The task
Extract every entry word for word.

++++ Exercise material ++++

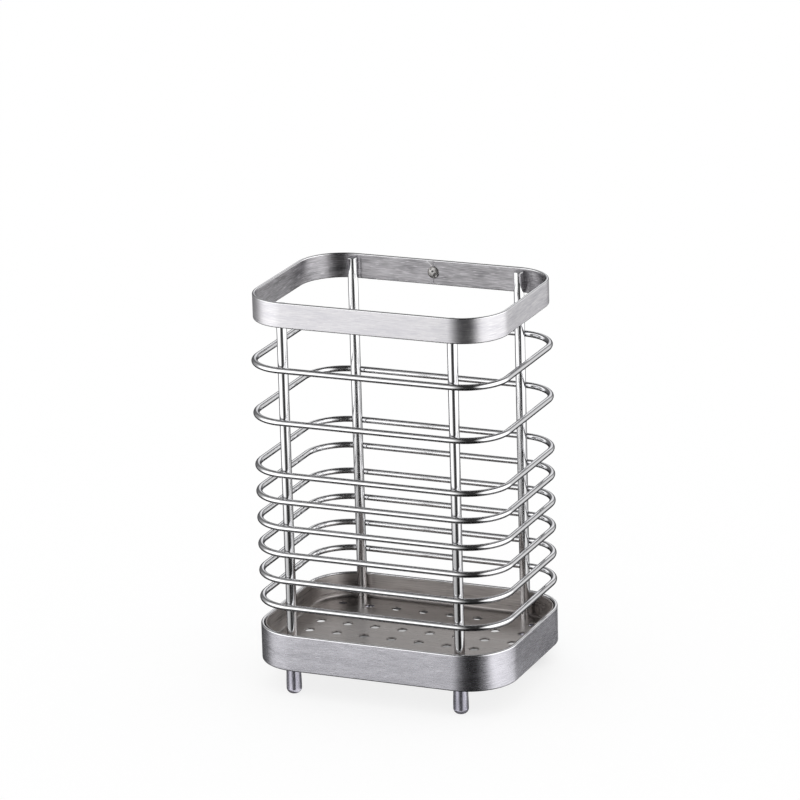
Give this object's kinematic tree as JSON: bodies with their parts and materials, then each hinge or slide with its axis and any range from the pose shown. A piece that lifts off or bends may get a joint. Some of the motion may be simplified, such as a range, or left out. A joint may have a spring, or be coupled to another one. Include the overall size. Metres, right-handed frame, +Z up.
{
  "type": "utensil drying rack",
  "caption": "Upright wire cage for drying kitchen utensils: rings and uprights welded between two steel bands round a perforated pan, on short capped feet.",
  "frame": {"origin": "middle of the plan, on the surface that the feet stand on", "axes": "+Z up, +X to the right along the long side, +Y to the rear, where the band seams are"},
  "size_m": [0.1, 0.075, 0.15],
  "materials": {
    "band_steel": "satin stainless steel, brushed along the strip",
    "wire_steel": "electropolished stainless steel wire",
    "pan_steel": "satin stainless steel sheet",
    "weld_steel": "weld spot, slightly heat tinted",
    "clear_plastic": "clear soft plastic with a faint lavender tint"
  },
  "bodies": {
    "root": {"top_band": "band_steel", "seam_weld": "weld_steel", "ring_1": "wire_steel", "ring_2": "wire_steel", "ring_3": "wire_steel", "ring_4": "wire_steel", "ring_5": "wire_steel", "ring_6": "wire_steel", "ring_7": "wire_steel", "ring_8": "wire_steel", "upright_front_left": "wire_steel", "upright_front_right": "wire_steel", "upright_rear_left": "wire_steel", "upright_rear_right": "wire_steel", "lower_band": "band_steel", "drain_pan": "pan_steel", "foot_cap_front_left": "clear_plastic", "foot_cap_front_right": "clear_plastic", "foot_cap_rear_left": "clear_plastic", "foot_cap_rear_right": "clear_plastic"}
  },
  "joints": []
}
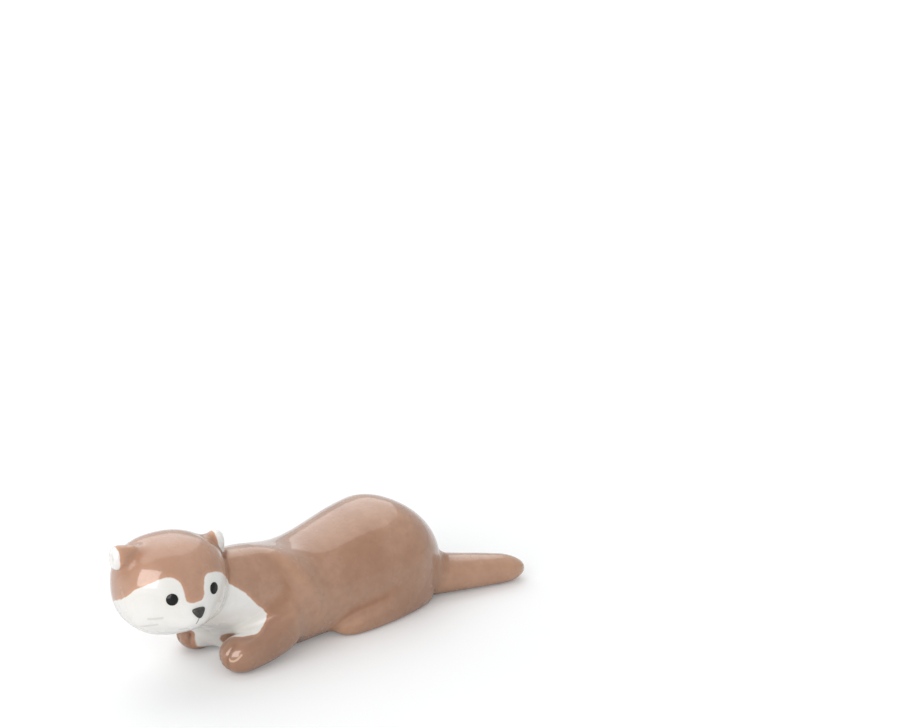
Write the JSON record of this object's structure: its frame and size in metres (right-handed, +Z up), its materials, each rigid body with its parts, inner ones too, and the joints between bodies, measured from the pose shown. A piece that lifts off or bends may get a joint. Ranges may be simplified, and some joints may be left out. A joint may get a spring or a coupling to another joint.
{
  "type": "chopstick rest",
  "caption": "Glazed ceramic otter lying on its belly with its head turned aside; chopsticks lie across the dip in its back.",
  "frame": {"origin": "centre of the flat bare foot under the belly, on the table", "axes": "+Z up, -Y towards the head end, +X towards the animal's left side, which is the side its face looks to"},
  "size_m": [0.0236, 0.0722, 0.0231],
  "materials": {
    "brown_clay": "clear gloss glaze over brown clay",
    "dark_brown_clay": "clear gloss glaze over darker brown clay",
    "white_clay": "clear gloss glaze over white clay",
    "black_glaze": "black gloss glaze",
    "bare_clay": "unglazed, ground flat"
  },
  "bodies": {
    "root": {"trunk": "brown_clay", "foot": "bare_clay", "throat_patch": "white_clay", "head": "brown_clay", "face_mask": "white_clay", "left_ear": "dark_brown_clay", "right_ear": "dark_brown_clay", "left_ear_lining": "white_clay", "right_ear_lining": "white_clay", "left_eye": "black_glaze", "right_eye": "black_glaze", "nose": "black_glaze", "left_foreleg": "brown_clay", "right_foreleg": "brown_clay", "left_hind_leg": "brown_clay", "right_hind_leg": "brown_clay", "tail": "dark_brown_clay"}
  },
  "joints": []
}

++++

Response below
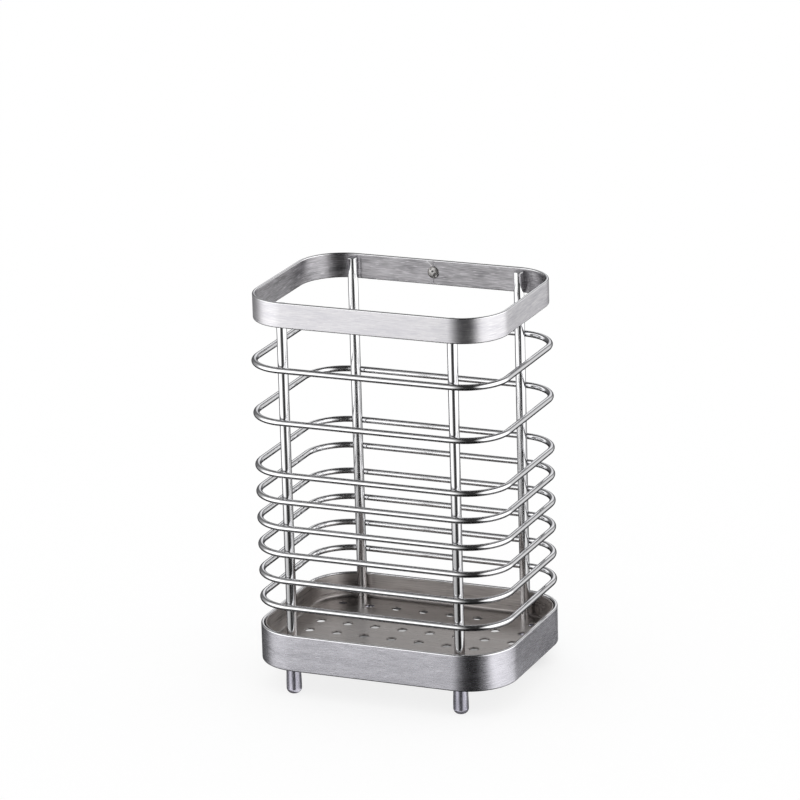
Give this object's kinematic tree as JSON: bodies with their parts and materials, then each hinge or slide with its axis and any range from the pose shown. A piece that lifts off or bends may get a joint. Some of the motion may be simplified, such as a range, or left out. A joint may have a spring, or be coupled to another one. Include the overall size. Metres, right-handed frame, +Z up.
{
  "type": "utensil drying rack",
  "caption": "Upright wire cage for drying kitchen utensils: rings and uprights welded between two steel bands round a perforated pan, on short capped feet.",
  "frame": {"origin": "middle of the plan, on the surface that the feet stand on", "axes": "+Z up, +X to the right along the long side, +Y to the rear, where the band seams are"},
  "size_m": [0.1, 0.075, 0.15],
  "materials": {
    "band_steel": "satin stainless steel, brushed along the strip",
    "wire_steel": "electropolished stainless steel wire",
    "pan_steel": "satin stainless steel sheet",
    "weld_steel": "weld spot, slightly heat tinted",
    "clear_plastic": "clear soft plastic with a faint lavender tint"
  },
  "bodies": {
    "root": {"top_band": "band_steel", "seam_weld": "weld_steel", "ring_1": "wire_steel", "ring_2": "wire_steel", "ring_3": "wire_steel", "ring_4": "wire_steel", "ring_5": "wire_steel", "ring_6": "wire_steel", "ring_7": "wire_steel", "ring_8": "wire_steel", "upright_front_left": "wire_steel", "upright_front_right": "wire_steel", "upright_rear_left": "wire_steel", "upright_rear_right": "wire_steel", "lower_band": "band_steel", "drain_pan": "pan_steel", "foot_cap_front_left": "clear_plastic", "foot_cap_front_right": "clear_plastic", "foot_cap_rear_left": "clear_plastic", "foot_cap_rear_right": "clear_plastic"}
  },
  "joints": []
}
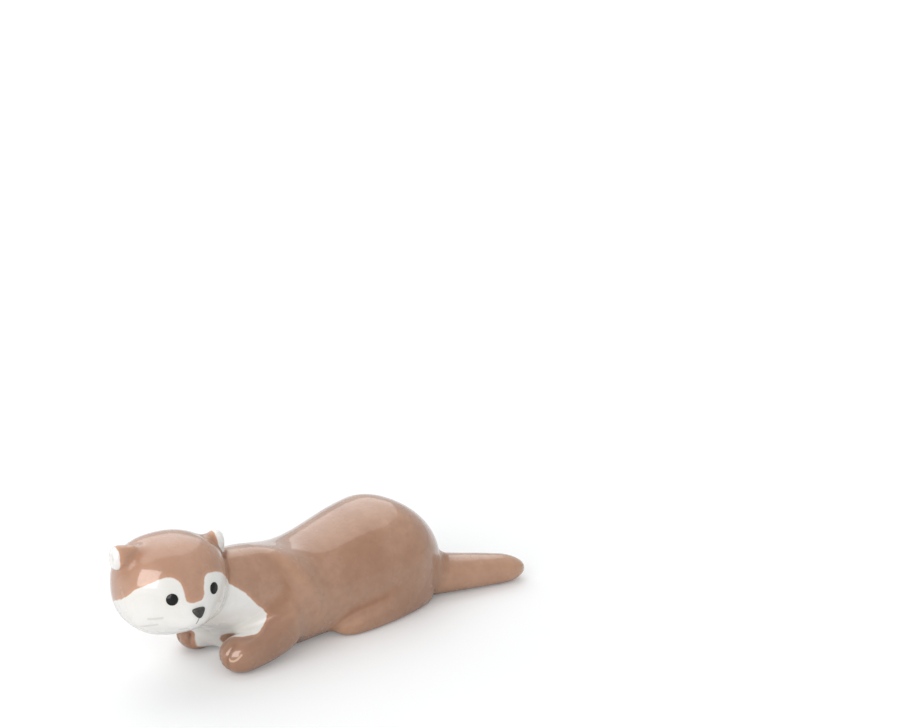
Write the JSON record of this object's structure: its frame and size in metres (right-handed, +Z up), its materials, each rigid body with its parts, inner ones too, and the joints between bodies, measured from the pose shown. A piece that lifts off or bends may get a joint. Ranges may be simplified, and some joints may be left out. A joint may get a spring or a coupling to another joint.
{
  "type": "chopstick rest",
  "caption": "Glazed ceramic otter lying on its belly with its head turned aside; chopsticks lie across the dip in its back.",
  "frame": {"origin": "centre of the flat bare foot under the belly, on the table", "axes": "+Z up, -Y towards the head end, +X towards the animal's left side, which is the side its face looks to"},
  "size_m": [0.0236, 0.0722, 0.0231],
  "materials": {
    "brown_clay": "clear gloss glaze over brown clay",
    "dark_brown_clay": "clear gloss glaze over darker brown clay",
    "white_clay": "clear gloss glaze over white clay",
    "black_glaze": "black gloss glaze",
    "bare_clay": "unglazed, ground flat"
  },
  "bodies": {
    "root": {"trunk": "brown_clay", "foot": "bare_clay", "throat_patch": "white_clay", "head": "brown_clay", "face_mask": "white_clay", "left_ear": "dark_brown_clay", "right_ear": "dark_brown_clay", "left_ear_lining": "white_clay", "right_ear_lining": "white_clay", "left_eye": "black_glaze", "right_eye": "black_glaze", "nose": "black_glaze", "left_foreleg": "brown_clay", "right_foreleg": "brown_clay", "left_hind_leg": "brown_clay", "right_hind_leg": "brown_clay", "tail": "dark_brown_clay"}
  },
  "joints": []
}